The bill prays relief as follows: "(1) From stating or charging that complainants' said food product, Ariosa, being a compound of pure, roasted coffee, mixed, treated, coated, and glazed with a preparation of sugar and eggs according to the formula and by the process herein before set forth, is an article of food adulterated within the meaning of said statute, and that the use of complainants' said process of coating and glazing the coffee, constituting the chief ingredient of Ariosa, with a preparation of sugar and eggs, as herein before more particularly described, constitutes a violation of said statute, and that the importation of said Ariosa into Ohio, or the selling of or offering for sale the same, constitutes a violation of said statute; (2) from charging the complainants herein, or any of them, or said firm of Arbuckle Bros., or any dealers in Ariosa, with violating said statute by selling or offering for sale Ariosa, or with adulterating food, in violation of said statute, by reason of the aforesaid treatment and coating of the coffee forming an ingredient of Ariosa with a preparation aforesaid; (3) from charging the complainants, or any of them, or said firm of Arbuckle Bros., with violating the said statute by adopting and using said process of coating above described, or by selling or offering for sale Ariosa so glazed; (4) from charging any dealer in Ariosa with the possession, offering for sale, or sale of an adulterated food product, within the meaning of said statute, in having in their possession, offering for sale, or selling Ariosa so glazed; (5) from menacing and threatening any dealer in Ariosa so glazed with prosecution for having in his possession, offering for sale, or selling such Ariosa; (6) from instituting or commencing against any person, partnership, or corporation having in his, their, or its possession, offering for sale, or selling, Ariosa, any action, suit, proceeding, or prosecution based upon the treatment and coating of the coffee forming an ingredient of said Ariosa with a preparation of sugar and eggs, according to the formula and by the process more particularly above described; and (7) that your orator may have such further relief as to the court shall seem equitable and proper in the premises."

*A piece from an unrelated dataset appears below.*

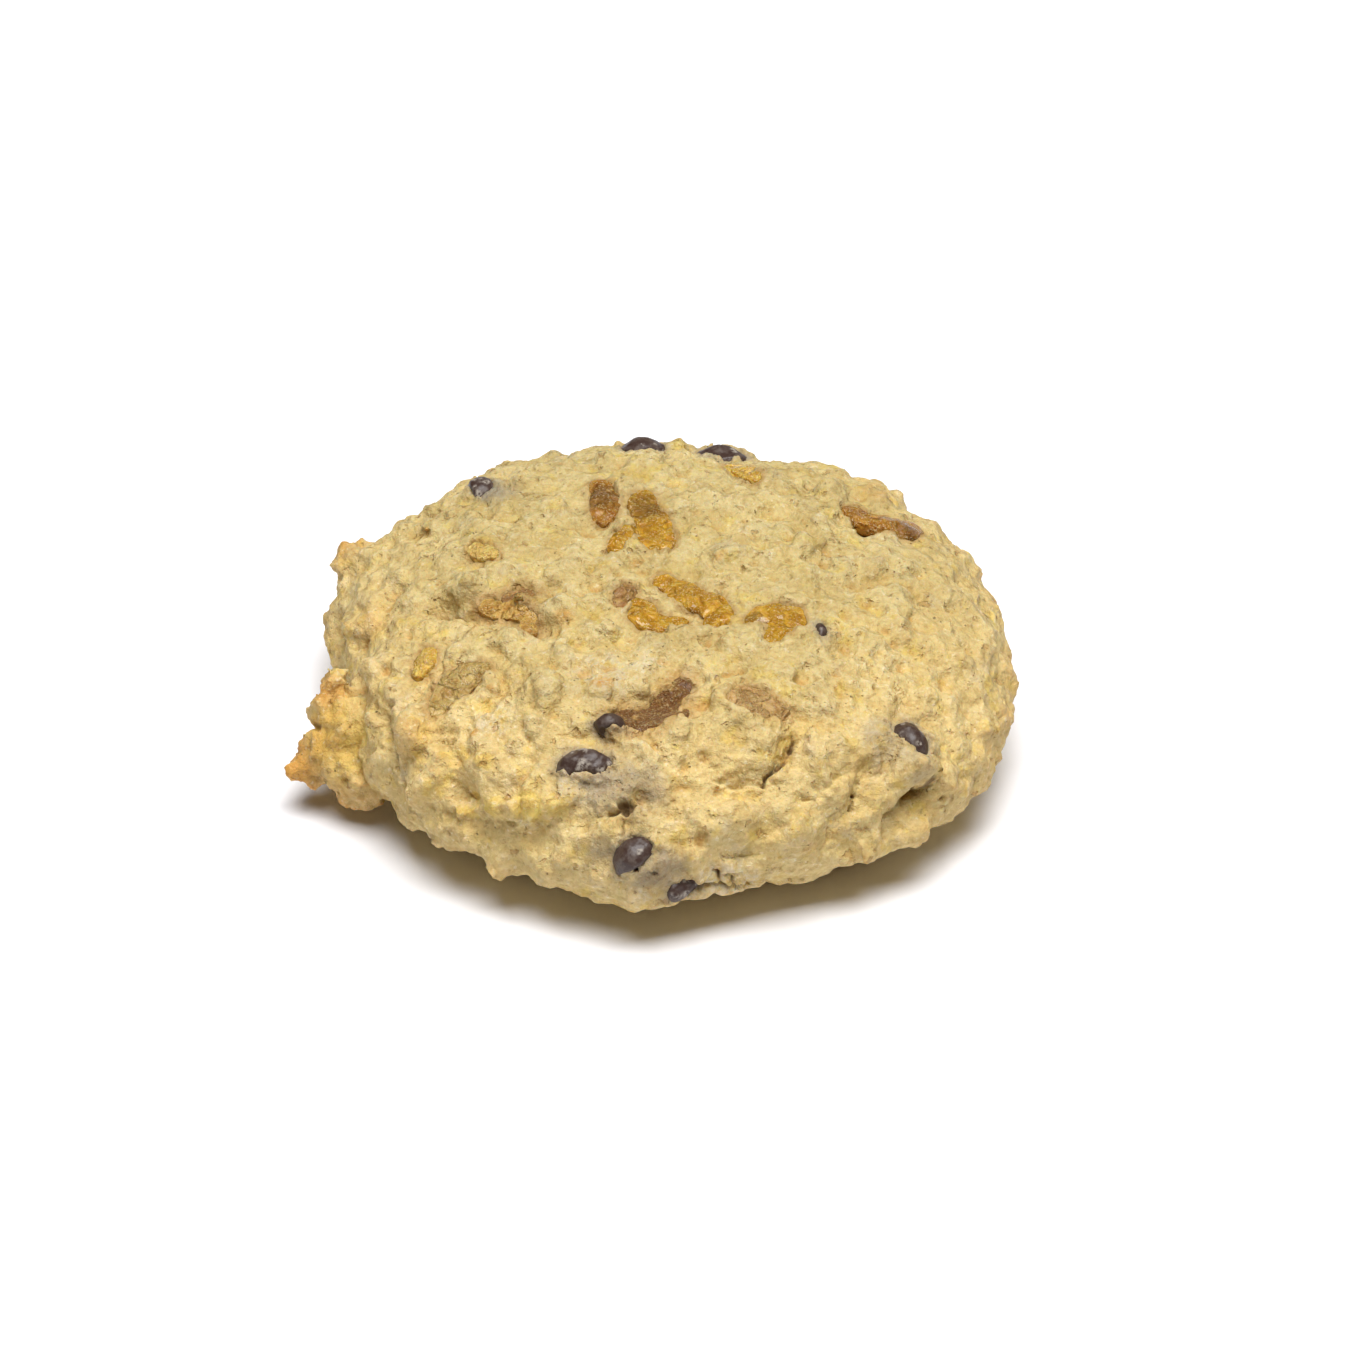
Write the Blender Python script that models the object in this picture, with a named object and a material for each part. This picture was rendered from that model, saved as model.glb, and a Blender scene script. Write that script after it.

The complainants filed an amendment to the bill as follows: "(20) The wrongful acts which said respondent threatens to do, and, unless restrained, will do, as in complainants' said bill of complaint alleged, will make unmarketable in Ohio, and to a very large extent impair and destroy the market value of, the large stocks of Ariosa which complainants now have on hand in Ohio, and will, to a large extent, deprive them of their said business, and the good will thereof, in Ohio, and greatly injure, if not wholly destroy, the value of the same, and enable complainants' competitors, selling in Ohio

coffees treated by processes similar to, but not identical with, complainants' said process, to obtain complainants' said business, which can only be regained after long time and at great expense; and complainants will be put to other great expense in defending their said property rights in Ohio. And if, pending the final determination of this cause, said respondent shall be permitted to commit the threatened wrongs, the same will, as complainants are informed and believe, damage complainants to the extent of more than one hundred thousand dollars,-an amount largely in excess of respondent's ability to respond in judgment,-and thereby complainants will suffer irreparable injury unless a preliminary injunction shall be granted herein."

John De Witt Warner and Clarence Brown, for appellants.
Walter F. Brown and E. B. Dillon, for appellee.

Before LURTON and DAY, Circuit Judges, and WANTY, District Judge.

DAY, Circuit Judge, after making the foregoing statement, delivered the opinion of the court.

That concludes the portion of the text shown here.